The archaeological culture is the result of typological essentialism which begins with finished products (artifacts or iconographic representations) and find, through logical analysis, enduring properties that supposedly characterize these products. Then these properties are transformed into an essence by the researchers’ reification of their own general categories which occurs every time a new piece of iconography or artifact is inserted into the predefined “cultural” body. The types are ideal and variations are just differences of degree to this ideal. Types are therefore static parts of a predetermined whole rather than forming the whole. A Maya artifact is classified as such due to its resemblance to other Maya artifacts, but it does not in itself contribute to the whole it becomes part of. Problems do therefore occur if we try to explain something that is beyond the assumed “Maya” cultural pattern, which does not fit the general picture. Therefore, the culture concept hides the variation we always encounter.
The common view of cultural evolution is based on an orthogenetic evolution which consists of sequences of ideal forms in which one form emerges from another form, through certain predefined stages. The process is irreversible and it is not repetitive. It is believed to create diversity by adaptation and also to be progressive, aiming towards higher forms. This cultural evolution is often also ontogenetic, meaning that it is similar to ontogeny (the individual embryonic development). It is the same organismic culture that evolves into different forms but never changes in kind, only in degrees.
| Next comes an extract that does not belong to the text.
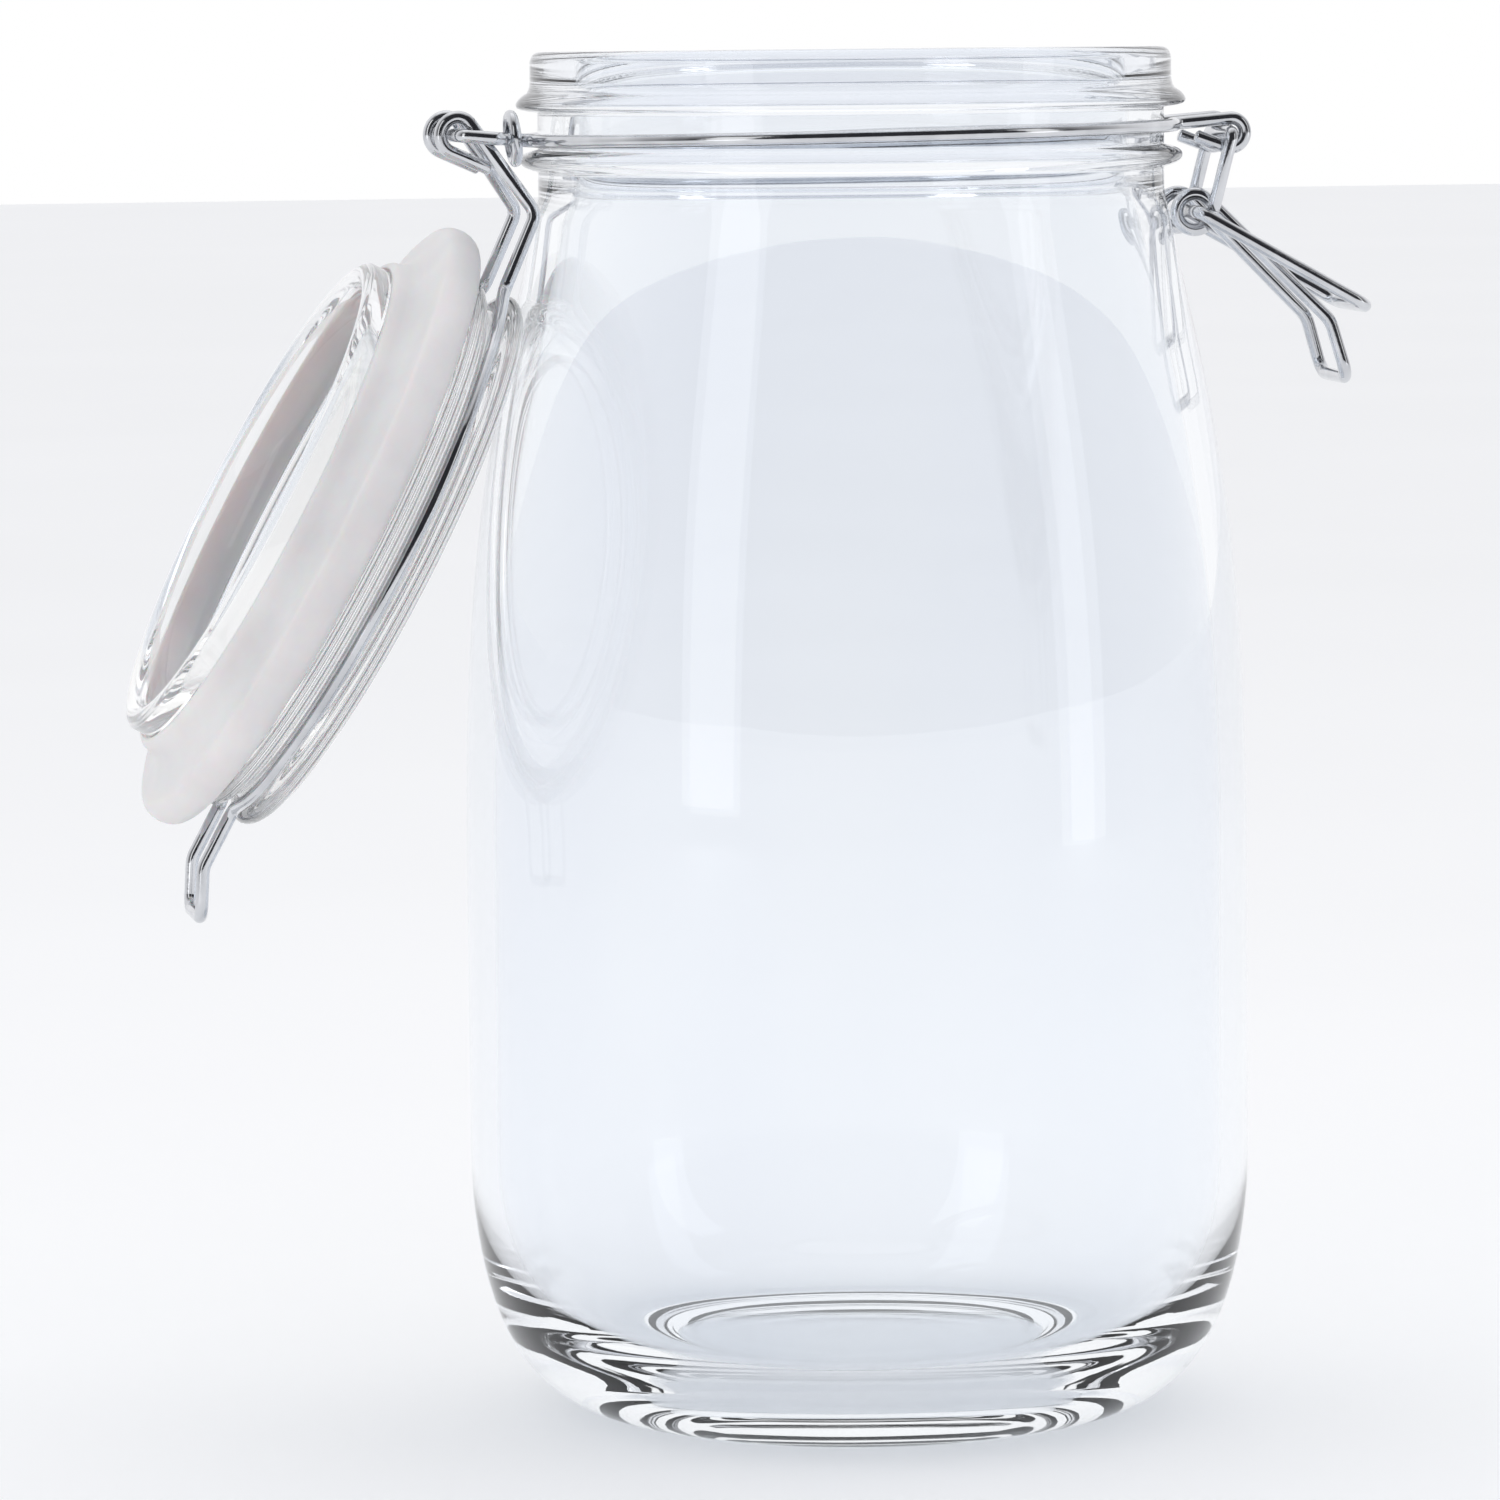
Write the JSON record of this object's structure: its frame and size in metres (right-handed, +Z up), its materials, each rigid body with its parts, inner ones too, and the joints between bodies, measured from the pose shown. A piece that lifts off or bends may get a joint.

Compare the “fate” of the “Olmec culture” with that of the “Maya culture” in a typical Mesoamericanist narrative. Let us go back to 800 BC. At this time there was a Middle Formative (1000-300 BC) Maya culture present at the site of Ceibal. There was another Middle Formative Olmec culture at La Venta in the Mexican state of Tabasco. At around 400 BC it appears as if the Olmec culture was on the decline and it eventually disappeared although its influence can be seen in various Olmecoid patterns in other cultures. The Maya culture continued to exist and not even the “Maya collapse” AD 750-1100 and the Spanish conquest in the 16th century destroyed this culture. Thus, in the present there still is a Maya culture thriving throughout the Maya area but the Olmecs are long since gone. We therefore have a contemporary Maya revitalization movement but not an Olmec equivalent. But the “Maya culture” is largely a Colonial and modern categorization, formed in the meeting with the Spaniards. How far back in time can this categorization be projected? One can wonder how much a lowland Maya male farmer at Ceibal, 2800 years ago, would have had in common with Nobel peace Prize winner Rigoberta Menchu, a Kiché woman and a former presidential candidate in Guatemala? Very little is my guess and although no Mayanist would claim that there is this resemblance, the Mesoamericanist culture concept actually follows this logic. The Maya farmer at Ceibal would obviously have had more in common with a contemporary Olmec farmer at La Venta, but they would still be seen as part of different cultures in the Mesoamericanist culture models.
This is the main problem I have with Mesoamerican archaeology. It takes its own cultural models for being actual realities “out there”. These models are only ways to create an “order” of what actually is a mess. Hence, these models create problems, such as which culture influenced the other first. These problems are only the result of the premises set up by the culture model in the first place.